# How'd he do that?



## Spike54 (Jan 25, 2015)

In September , 2013 rhett posted about a bath vanity he was making. I've been looking to do something very similar as far as construction goes. I want to use 2×2 legs, with panels between them. I liked how the sides went together, but then the thread went dead, and left me hanging about how to attach the back panels. I'm a rookie member to Lumberjocks and just saw the post. Also am a rookie sawdust maker. So that's my question: how to fit the back panel?


----------



## DanLyke (Feb 8, 2007)

I assume you're missing the link to this entry of his.

So often you don't put a back on a vanity; you've got all sorts of plumbing stuff back there, so you just leave the back open to the wall. I'm about to build a vanity, and that's pretty much my plan.

If I was going to put a back on that… you could cut another stopped groove along the inside of each of those two panel assemblies, being careful to leave enough stock so that in conjunction with the other groove you didn't just cut a piece of square stock out of the inside corner (that'd be a "doh!"), or you could rabbet the back edge and just tack the panel into that rabbet. Which would be totally fine if it were like ¼" ply: the plywood wouldn't have much movement, so wouldn't need to float.
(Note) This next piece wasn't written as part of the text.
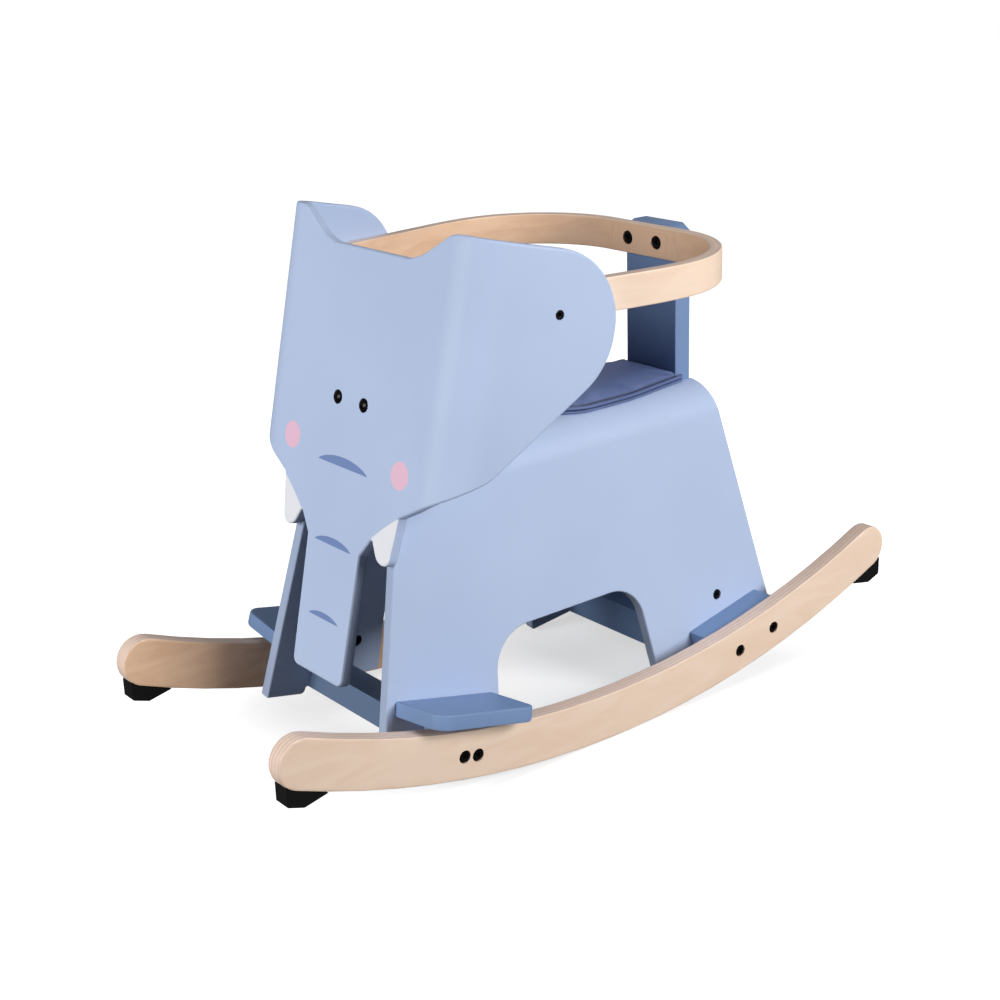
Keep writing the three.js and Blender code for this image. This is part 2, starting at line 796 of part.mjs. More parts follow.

So: No back, or plywood panel laid into a rabbet: Either of those work for you?


----------



## Spike54 (Jan 25, 2015)

I did see that entry, but it doesn't show anything about the back. Actually, I don't want to make a vanity, but rather a free-standing cabinet for the bath with those 2×2 legs. So a back is essential. 
I think I will just lay a panel into a rabbet. Thanks for your input.


----------